A waking dream visited a young woman on a stormy night in 1816. She saw a pale scientist kneeling over a creature he had assembled, desperate to coax it into existence. Literature would never be the same after that vision. Yet the woman who dreamed up the monster—Mary Shelley—had already been living a life dramatic enough to rival any Gothic tale.
How It Began
London witnessed the arrival of Mary Wollstonecraft Godwin on August 30, 1797, and her family tree practically guaranteed a remarkable future. Her mother, Mary Wollstonecraft, had blazed trails as a feminist thinker, celebrated above all for A Vindication of the Rights of Woman. Meanwhile, her father, William Godwin, made his mark as a radical political philosopher. Revolutionary ideas were the very atmosphere of Mary's upbringing—crackling through the household like electricity.
Heartbreak, however, arrived early. Mary's mother passed away just days after the birth, leaving her to be raised by her father and, eventually, a stepmother she deeply resented. Even so, her intellectual formation was extraordinary—she counted Samuel Taylor Coleridge and Aaron Burr among her tutors. From the very beginning, books, bold ideas, and radical thought were the forces that shaped her.
Enter Percy Bysshe Shelley—a married poet drawn to her father's political philosophy. Mary was captivated, completely. She was only 16 when the two ran away together to France, leaving polite society aghast. Their adventure was broke and disordered, yet it was the crucible in which her literary voice took form. Sorrow haunted her early life alongside Percy—they lost multiple children at young ages, and tragedy lurked perpetually nearby.

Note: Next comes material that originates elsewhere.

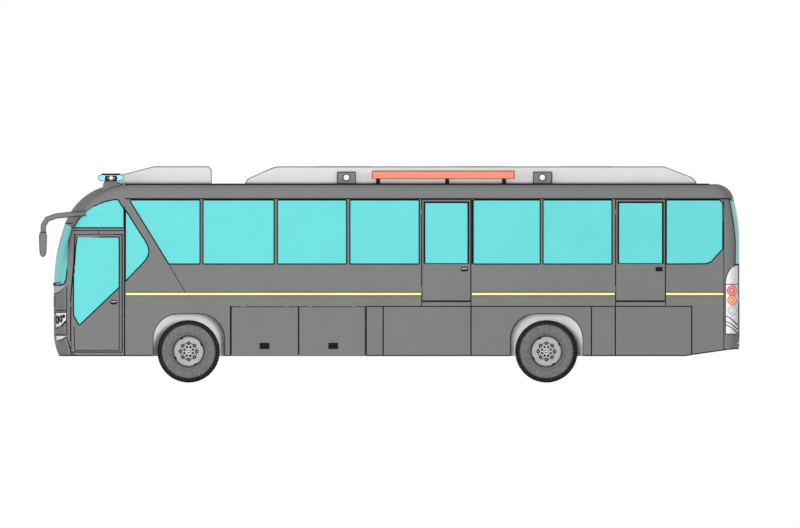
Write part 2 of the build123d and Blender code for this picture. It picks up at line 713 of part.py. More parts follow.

The summer of 1816 found Mary, Percy, and her stepsister Claire Clairmont visiting Lord Byron in Switzerland. The weather turned dreary and frigid during what became the infamous "Year Without a Summer." Confined indoors, Byron challenged the group to each compose a ghost story. From Mary's imagination emerged Frankenstein; or, The Modern Prometheus—an exploration of ambition, creation, and consequence. When it reached readers in 1818, it detonated like a literary bombshell: simultaneously horror, science fiction, and something entirely new.
Relief from hardship never came, though. Percy drowned off the coast of Italy in 1822, and Mary found herself a widow at just 24. She made her way back to England with their only surviving child and devoted the remainder of her days to the written word—producing historical novels such as Valperga, dystopian fiction like The Last Man, and carefully curating Percy's literary legacy. Illness, grief, and the harsh judgments of society dogged her constantly, but her dedication to her craft never wavered.
When Mary Shelley died in 1851, she left behind an influence that has proven immortal. Frankenstein transcended its origins as a novel, igniting debates about science, ethics, and what it means to be human—debates that rage on to this day.
Why She Still Matters
- She pioneered science fiction before the term was even coined.
- She challenged the boundaries of gender, art, and morality.
- She wrote from experience—loss, love, betrayal, and brilliance.
Reducing Mary Shelley to simply the author of Frankenstein doesn't begin to capture her. She was a rebel, a visionary, and a writer whose own life story practically demands a novel of its own.